The film ends with another flashback, this time of Johnson attacking the police officers who pulled him off Baxter, and muttering "God...my God..." as he realises what he has done.
Cast
Sean Connery as Detective-Sergeant Johnson
Trevor Howard as Detective-Superintendent Cartwright
Vivien Merchant as Maureen Johnson
Ian Bannen as Kenneth Baxter
Peter Bowles as Cameron
Derek Newark as Jessard
Ronald Radd as Lawson
John Hallam as Panton
Richard Moore as Garrett
Anthony Sagar as Hill
Maxine Gordon as Janie
Howard Goorney as Lambert
Hilda Fenemore as woman on common
Production
When Connery agreed to return as James Bond in Diamonds Are Forever, David V. Picker, CEO of United Artists, pledged to back two of Connery's own film projects, provided they cost $2 million or less, in association with Connery's own production company, Tantallon Films.[4] The Offence, made under the working title Something Like the Truth (a line that appears in John Hopkins' original play), was the first. Connery was keen to shake off the image of James Bond and expand his range as an actor.[5]
Connery had previously worked with Hopkins when the writer had co-scripted Thunderball and had seen the play during its original run in London in 1968. Seeing potential in the story, Connery bought the option on the film rights and asked Hopkins to adapt the script for the big screen.[6]
Having made two films with Sidney Lumet, The Hill (1965) and The Anderson Tapes (1971), Connery offered him the job of directing. Lumet accepted. Ian Bannen, who had also appeared in The Hill, was hired as co-star.[7]
The film was shot on a small budget of £385,000 in March and April 1972 in and around Bracknell, Berkshire, notably the Wildridings Mill Pond area and Easthampstead's Point Royal. Interior sets were filmed at Twickenham Studios.[1] A collection of location stills and corresponding contemporary photographs is hosted at reelstreets.com.[8]
The fight sequences between Connery and Bannen were choreographed, uncredited, by Bob Simmons, who had designed similar action scenes for the Bond films. The film was Sir Harrison Birtwistle's only film score.[9]

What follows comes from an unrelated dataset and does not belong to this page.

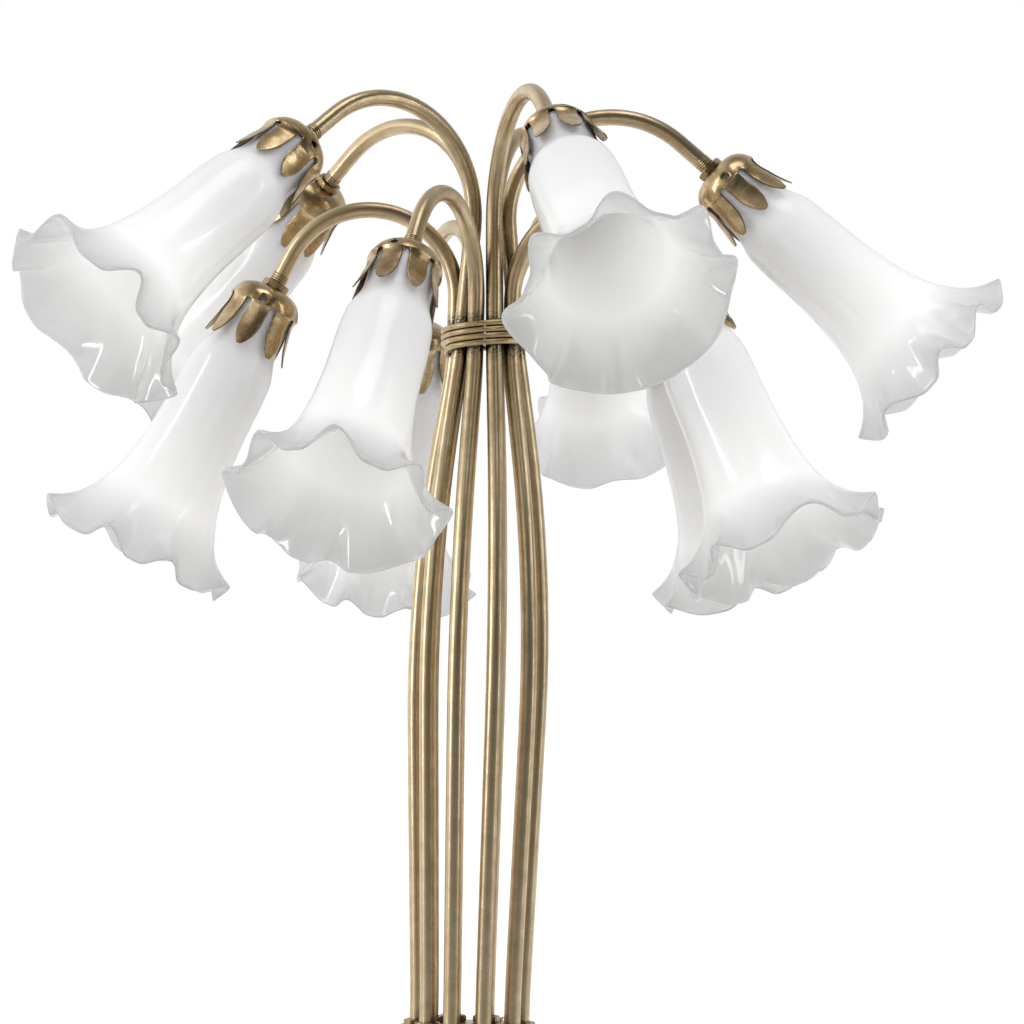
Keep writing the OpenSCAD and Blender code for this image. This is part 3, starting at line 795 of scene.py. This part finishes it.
def sepal_point(s, u, turn, bend):
    """A point of a sepal at distance s below the crown and u from -1 to 1 across it."""
    lift, lean, twist = bend
    r = cap_radius(s)
    t = max(0.0, (s - SLOT_ROOT) / (CAP_LENGTH - SLOT_ROOT))
    half = math.pi / SEPALS
    if s > SLOT_ROOT - SLOT_W / 2:
        half -= slot_half_width(s) / r
    flat = TIP_FLATNESS * t**0.5
    out = r * (math.cos(u * half) * (1 - flat) + flat)
    out += (bump_at(s, *RIDGE) + bump_at(s, *HOLLOW)) * math.cos(u * math.pi / 2) ** 0.5
    out += lift * t**2 + twist * r * math.sin(u * half) * t * 2
    sideways = r * math.sin(u * half) + lean * t**2
    return (
        out * math.cos(turn) - sideways * math.sin(turn),
        out * math.sin(turn) + sideways * math.cos(turn),
        s,
    )


def add_sepal(grid, edge_shade_layer, k, bend):
    """One eighth of the cap: the sheet from its bore to a sepal's tip."""
    pitch = 2 * math.pi / SEPALS
    rows = cap_rows()
    across = [2 * c / SEPAL_COLUMNS - 1 for c in range(SEPAL_COLUMNS + 1)]
    turns = [(k + u / 2) * pitch for u in across]
    previous = [grid.verts.new((BORE_R * math.cos(a), BORE_R * math.sin(a), 0.0)) for a in turns]
    for s in rows:
        row = []
        for u in across:
            vert = grid.verts.new(sepal_point(s, u, k * pitch, bend))
            if s > SLOT_ROOT - SLOT_W / 2:
                vert[edge_shade_layer] = EDGE_SHADE * max(0.0, (abs(u) - EDGE_FROM) / (1 - EDGE_FROM))
            if s == rows[-1]:
                vert[edge_shade_layer] = EDGE_SHADE
            row.append(vert)
        for c in range(SEPAL_COLUMNS):
            grid.faces.new((previous[c], row[c], row[c + 1], previous[c + 1]))
        previous = row


def make_cap(number, chance):
    """A cap of eight sepals, each bent by its own amounts."""
    bends = [
        (chance.uniform(*BENT_OUT), chance.uniform(*LEANT), chance.uniform(*TWISTED))
        for _ in range(SEPALS)
    ]
    grid = bmesh.new()
    edge_shade_layer = grid.verts.layers.float.new("edge")
    for k, bend in enumerate(bends):
        add_sepal(grid, edge_shade_layer, k, bend)
    bmesh.ops.remove_doubles(grid, verts=grid.verts, dist=1e-4)
    open_vents(grid, edge_shade_layer)
    points = [v.co.copy() for v in grid.verts]
    values = {"edge": [v[edge_shade_layer] for v in grid.verts]}
    grid.verts.index_update()
    faces = [[v.index for v in f.verts] for f in grid.faces]
    grid.free()
    cap = make_piece(
        "pressed_cap_" + number,
        points,
        faces,
        cap_brass,
        "head_" + number,
        "antique_brass",
        place=HEADS[number] @ Matrix.Translation((0, 0, CROWN_S * MM)),
        replaces=["sepal_cap_" + number],
        values=values,
    )
    sheet = cap.modifiers.new("sheet", "SOLIDIFY")
    sheet.thickness = CAP_WALL * MM
    sheet.offset = 1.0
    return cap


def open_vents(grid, edge_shade_layer):
    """Takes out the faces inside each vent and rounds the hole's edge."""
    for k in range(VENTS):
        turn = 2 * math.pi * k / VENTS
        r = cap_radius(VENT_S)
        centre = Vector((r * math.cos(turn), r * math.sin(turn), VENT_S))
        inside = [f for f in grid.faces if (f.calc_center_median() - centre).length < VENT_R]
        bmesh.ops.delete(grid, geom=inside, context="FACES")
        for v in grid.verts:
            offset = v.co - centre
            if v.is_boundary and offset.length < VENT_R * 1.7:
                v.co = centre + offset.normalized() * VENT_R
                v[edge_shade_layer] = EDGE_SHADE


caps = [make_cap(number, chance) for number in NUMBERS]
print(len(caps), "caps of", len(caps[0].data.polygons), "faces each")

# %% [markdown]
# # Bulbs
# A small globe bulb has a thin glass envelope, a screw shell and a wire filament on a glass stem. A
# solid glass ball would bend the view like a lens, so the envelope is drawn as a thin shell with an
# outside and an inside. It casts no shadow, because a path tracer finds light through clear glass
# slowly and the bell round the bulb would turn grey.

# %% Bulbs
SOCKET_END_S = 44.2
BULB_FLOOR_S = 20.3
BULB_CAP_R = 6.2
GLOBE_R = 14.0
GLOBE_S = 78.2
ENVELOPE_WALL = 0.6
ENVELOPE_AROUND = 40
GLOBE_JOIN = math.radians(125)
NECK_POINTS, GLOBE_POINTS = 8, 14
NECK_EASE = 0.35


def envelope_line(shrink):
    """The envelope's side as (radius, distance), from its neck to its tip."""
    neck_s, neck_r = SOCKET_END_S + 1.0, BULB_CAP_R - 0.2
    join_r, join_s = GLOBE_R * math.sin(GLOBE_JOIN), GLOBE_S + GLOBE_R * math.cos(GLOBE_JOIN)
    line = []
    for k in range(NECK_POINTS + 1):
        t = k / NECK_POINTS
        ease = t * t * (3 - 2 * t) * NECK_EASE + t * (1 - NECK_EASE)
        line.append((neck_r + (join_r - neck_r) * ease - shrink, neck_s + (join_s - neck_s) * t))
    for k in range(1, GLOBE_POINTS + 1):
        a = GLOBE_JOIN * (1 - k / GLOBE_POINTS)
        r = GLOBE_R - shrink
        line.append((r * math.sin(a) + 0.001, GLOBE_S + r * math.cos(a)))
    return line


print("the envelope's side has", len(envelope_line(0.0)), "points")

# %% Screw shell and filament
FIT = 0.3
SHELL_HOLE_R = 0.8
SHELL_TURNS = 6
SHELL_PITCH = 4.2
SHELL_RIDGE = 0.35
SHELL_AROUND = 32
POST_R = 1.6
POST_END_S = GLOBE_S - 10
FILAMENT_R = 0.18
FILAMENT_HALF = 4.0
FILAMENT_S = POST_END_S + 9
FILAMENT_ZIGZAG = 9
LEAD_HALF = 1.2


def shell_line():
    """The screw shell's side as (radius, distance), from its foot to the envelope."""
    foot = BULB_FLOOR_S + FIT
    line = [(SHELL_HOLE_R, foot), (3.2, foot), (3.6, BULB_FLOOR_S + 2.0)]
    for k in range(SHELL_TURNS * 4 + 1):
        s = BULB_FLOOR_S + 3.5 + k * SHELL_PITCH / 4
        r = BULB_CAP_R - SHELL_RIDGE + SHELL_RIDGE * math.cos(math.pi / 2 * k)
        line.append((r, min(s, SOCKET_END_S + 1.5)))
    return line + [(BULB_CAP_R - 0.1, SOCKET_END_S + 2.0), (SHELL_HOLE_R, SOCKET_END_S + 2.0)]


def filament_route():
    """The two leads and the zigzag of the filament between them."""
    route = [Vector((-LEAD_HALF, 0, POST_END_S - 1)), Vector((-FILAMENT_HALF, 0, FILAMENT_S))]
    for k in range(1, FILAMENT_ZIGZAG):
        t = k / FILAMENT_ZIGZAG
        x = FILAMENT_HALF * (2 * t - 1)
        route.append(Vector((x, 0.5 * (-1) ** k, FILAMENT_S + 2.2 * math.sin(math.pi * t))))
    return route + [Vector((FILAMENT_HALF, 0, FILAMENT_S)), Vector((LEAD_HALF, 0, POST_END_S - 1))]


def make_bulb(number):
    """A bulb's envelope, which lets light pass unshaded, with its shell, post and filament."""
    envelope = revolve(envelope_line(0.0) + envelope_line(ENVELOPE_WALL)[::-1], ENVELOPE_AROUND)
    shell = revolve(shell_line(), SHELL_AROUND)
    upright = [Vector((0, 0, SOCKET_END_S + 2)), Vector((0, 0, POST_END_S))]
    post = sweep(upright, POST_R, up=Vector((0, 1, 0)))
    filament = sweep(filament_route(), FILAMENT_R, sides=6, up=Vector((0, 1, 0)))
    facts = {"body": "bulb_" + number, "slot": "bulb_glass", "place": HEADS[number]}
    glass = make_piece("bulb_glass_" + number, *envelope, clear_glass, replaces=["bulb_" + number], **facts)
    glass.visible_shadow = False
    glass.visible_diffuse = False
    make_piece("bulb_cap_" + number, *shell, screw_shell, **facts)
    make_piece("bulb_post_" + number, *post, clear_glass, **facts)
    make_piece("bulb_filament_" + number, *filament, tungsten, **facts)
    return glass


bulbs = [make_bulb(number) for number in NUMBERS]
print(len(bulbs), "bulbs with envelopes of", len(bulbs[0].data.polygons), "faces")

# %% [markdown]
# # Nuts and threads
# A lock nut is a slice of hexagonal bar whose corners are turned off by a chamfer, and that chamfer
# is what catches the light. CAD draws the plain hexagon, so here each nut is redrawn as a revolved
# ring whose outer radius follows the hexagon, with less of the corner at the two faces. Above each
# nut a few turns of the tube's thread show, drawn coarser than the real 0.94 mm so that they show.

# %% Nuts
NUT_FLATS = 14.0
NUT_H = 4.0
TUBE_R = 4.75
THREAD_GAP = 0.15
NUT_AROUND = 72
CHAMFER_R = 7.15
CHAMFER_H = 0.55
CORNER_R = 8.2
BORE_CHAMFER = 0.5


def nut_mesh():
    """One nut about z, from z 0 to its height."""
    bore = TUBE_R + THREAD_GAP
    levels = [(0.0, CHAMFER_R), (CHAMFER_H, CORNER_R), (NUT_H - CHAMFER_H, CORNER_R), (NUT_H, CHAMFER_R)]
    points = []
    for j in range(NUT_AROUND):
        angle = 2 * math.pi * j / NUT_AROUND
        hexagon = NUT_FLATS / 2 / math.cos(abs((angle % (math.pi / 3)) - math.pi / 6))
        ring = [(bore + BORE_CHAMFER, 0.0)]
        ring += [(min(hexagon, limit), z) for z, limit in levels]
        ring += [(bore + BORE_CHAMFER, NUT_H), (bore, NUT_H - BORE_CHAMFER), (bore, BORE_CHAMFER)]
        points += [(r * math.cos(angle), r * math.sin(angle), z) for r, z in ring]
    return points, ring_faces(len(points) // NUT_AROUND, NUT_AROUND)


def make_nuts(name, places, replaces):
    """All nuts of one group as one piece."""
    points, faces = [], []
    nut_points, nut_faces = nut_mesh()
    for place in places:
        start = len(points)
        points += [(place @ (Vector(p) * MM)) / MM for p in nut_points]
        faces += [tuple(i + start for i in face) for face in nut_faces]
    return make_piece(name, points, faces, nut_brass, "stand", "dark_brass", replaces=replaces, sharp=25.0)


BASE_TOP = 45.0
LOWER_NUT_Z = 36.5
FOOT_RING_R = 30.1


def foot_places():
    """Where the nuts above and below the base's top lie, in line with each arm."""
    places = []
    for number in NUMBERS:
        axis = HEADS[number].translation
        azimuth = math.atan2(axis.y, axis.x)
        for z in (BASE_TOP, LOWER_NUT_Z):
            out = Matrix.Translation((FOOT_RING_R * MM, 0, z * MM))
            places.append(Matrix.Rotation(azimuth, 4, "Z") @ out)
    return places


head_places = [HEADS[number] @ Matrix.Translation((0, 0, -NUT_H / 2 * MM)) for number in NUMBERS]
make_nuts("lock_nuts_heads", head_places, ["head_nuts"])
make_nuts("lock_nuts_foot", foot_places(), ["foot_nuts"])
print(len(head_places), "nuts at the heads and", len(foot_places()), "at the foot")

# %% Threads
THREAD_PITCH = 1.4
THREAD_TURNS = 4.0
THREAD_RISE = 0.4
THREAD_STEPS = 24
THREAD_START = -NUT_H / 2 - 0.3
TAPER_FROM, TAPER_STEPS = 0.2, 10


def make_thread(number):
    """A few turns of thread on the tube, just before its nut, tapering at both ends."""
    count = int(THREAD_TURNS * THREAD_STEPS)
    path, radii = [], []
    for k in range(count + 1):
        turn = 2 * math.pi * k / THREAD_STEPS
        z = THREAD_START - THREAD_PITCH * k / THREAD_STEPS
        path.append(Vector((TUBE_R * math.cos(turn), TUBE_R * math.sin(turn), z)))
        from_end = min(k, count - k)
        radii.append(THREAD_RISE * min(1.0, TAPER_FROM + from_end / TAPER_STEPS))
    points, faces = sweep(path, radii, sides=6)
    name = "tube_thread_" + number
    return make_piece(name, points, faces, nut_brass, "stand", "dark_brass", place=HEADS[number])


threads = [make_thread(number) for number in NUMBERS]
print(len(threads), "threads of", THREAD_TURNS, "turns")

# %% [markdown]
# # The wire tie
# One brass wire is wound nearly four times round the stems. The winding slants a little and its lower
# end is tucked down between two stems. CAD draws the same winding with six sides. Here it is a round
# wire on the same line, 0.3 mm thicker so that the turns almost touch, with tapered ends.

# %% Wire tie
TIE_R = 18.12
TIE_Z = 443.0
TIE_GAP = 0.4
WIRE_D = 3.4
WIRE_PITCH = 3.7
WIRE_TURNS = 3.6
WIRE_START = math.radians(218)
WIRE_RISE = 4.9
TIE_SLANT = math.radians(4.6)
TUCK_STEPS = 5
TUCK_IN = 1.6
TUCK_DOWN = 3.0
WIRE_TIP, WIRE_TAPER = 0.55, 0.15
WIRE_PATH_R = TIE_R + TUBE_R + TIE_GAP + WIRE_D / 2
WIRE_START_Z = TIE_Z + WIRE_RISE - WIRE_PITCH * WIRE_TURNS / 2
WIRE_STEPS = 64


def make_tie():
    """The winding as one wire, from its tucked lower end to its upper one."""
    path, radii = [], []
    count = int(WIRE_TURNS * WIRE_STEPS)
    for k in range(-TUCK_STEPS, count + 1):
        angle = WIRE_START + 2 * math.pi * k / WIRE_STEPS
        tucked = max(0.0, -k / TUCK_STEPS)
        r = WIRE_PATH_R - TUCK_IN * tucked**2
        z = WIRE_START_Z + WIRE_PITCH * k / WIRE_STEPS - TUCK_DOWN * tucked**1.5
        z += WIRE_PATH_R * math.cos(angle) * math.tan(TIE_SLANT)
        path.append(Vector((r * math.cos(angle), r * math.sin(angle), z)))
        from_end = min(k + TUCK_STEPS, count - k)
        radii.append(WIRE_D / 2 * min(1.0, WIRE_TIP + WIRE_TAPER * from_end))
    points, faces = sweep(path, radii, sides=16)
    make_piece("wound_tie", points, faces, wire_brass, "stand", "dark_brass", replaces=["tie_wire"])


make_tie()
print("wire tie of", WIRE_TURNS, "turns round", round(WIRE_PATH_R, 2), "mm")

# %% [markdown]
# # Finishing the CAD pieces
# The pieces whose CAD shape is right keep it and only get their finish.

# %% Carried-over pieces
FINISHES = {
    "stem_": tube_brass,
    "sepal_cap_": cap_brass,
    "glass_shade_": opal,
    "socket_": porcelain,
    "bulb_": clear_glass,
    "tie_wire": wire_brass,
    "head_nuts": nut_brass,
    "foot_nuts": nut_brass,
    "base_shell": spun_brass,
    "stem_plate": zinc_steel,
    "base_weight": cast_iron,
    "weight_bolt": zinc_steel,
    "felt_pad": felt,
    "cord_bushing": nylon,
}


def finish_node(name, piece):
    """Gives a CAD piece the finish of the longest name that starts its own."""
    key = max((k for k in FINISHES if name.startswith(k)), key=len)
    piece.data.materials.clear()
    piece.data.materials.append(FINISHES[key])


for name, piece in NODES.items():
    finish_node(name, piece)
print("finished", len(NODES), "CAD pieces")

United Artists released The Offence early in 1973. It was a critical success but a commercial failure and did not yield a profit for nine years,[1] even going unreleased in several markets, including France, where it did not premiere until 2007. Due to the commercial failure of the film, United Artists opted out of the two-film financing deal they made with Connery and his production company.
Reception
The Monthly Film Bulletin wrote: "The emphasis is on character – and particularly, of course, that of Johnson, vividly drawn as a man of limited sensibilities, trained to stifle emotion, brutalised by years of police work, and mentally battered into a sado-masochist frenzy... But there is little resolution beyond Johnson's climactic and inarticulate explosion of violence. ...The dialogue is too dense and sustained at too high a pitch for cinematic comfort and – no matter how much the camera may sniff restlessly around looking for fresh angles – the static, confined settings add to the general oppressiveness. The acting, too, appears out of sorts, although the parts are meaty enough: Sean Connery's hard, reticent style suits Johnson the acerbic copper, but never suggests the brand of high-tension playing called for in the principal scenes; while both Vivien Merchant and Trevor Howard seem curiously subdued in their set-pieces. The exception ... is Ian Bannen who, as Baxter, brings off a minor tour de force with his depiction of bewildered, tormented hysteria. The saddest disappointment, though, is Sidney Lumet's portentous and leaden direction. Had he been able to inject the pace, crispness and audacity of his last film (The Anderson Tapes) into his latest, some of the underlying substance of John Hopkins' script might perhaps have emerged."[10]
TV Guide wrote: "A powerful and complex performance by Connery is somewhat weakened by Lumet's typically stiff and stagey direction, which tends to sap the life out of the film."[11]
Accolades
Ian Bannen was nominated for a 1974 BAFTA Award for Best Actor in a Supporting Role, but lost to Arthur Lowe for O Lucky Man.[12]
Home media
In 2004, MGM UK released a DVD of the film which contained no extras or trailers. Simultaneous releases from MGM were made in other PAL-format countries, such as Germany and Australia. On 20 October 2008, the film was again released on DVD in the UK by Optimum Releasing, again without extras or trailers. A French Region 2 DVD, preserving the film's original ratio of 1.66:1, became available in 2009. In April 2010, MGM put the film out on a US DVD-R "on demand" for the first time. It is available as an exclusive from Amazon.com and contains no extras.
In 2014 the film was released on Blu-ray in the US, and in 2015 it was released in the UK in the same format.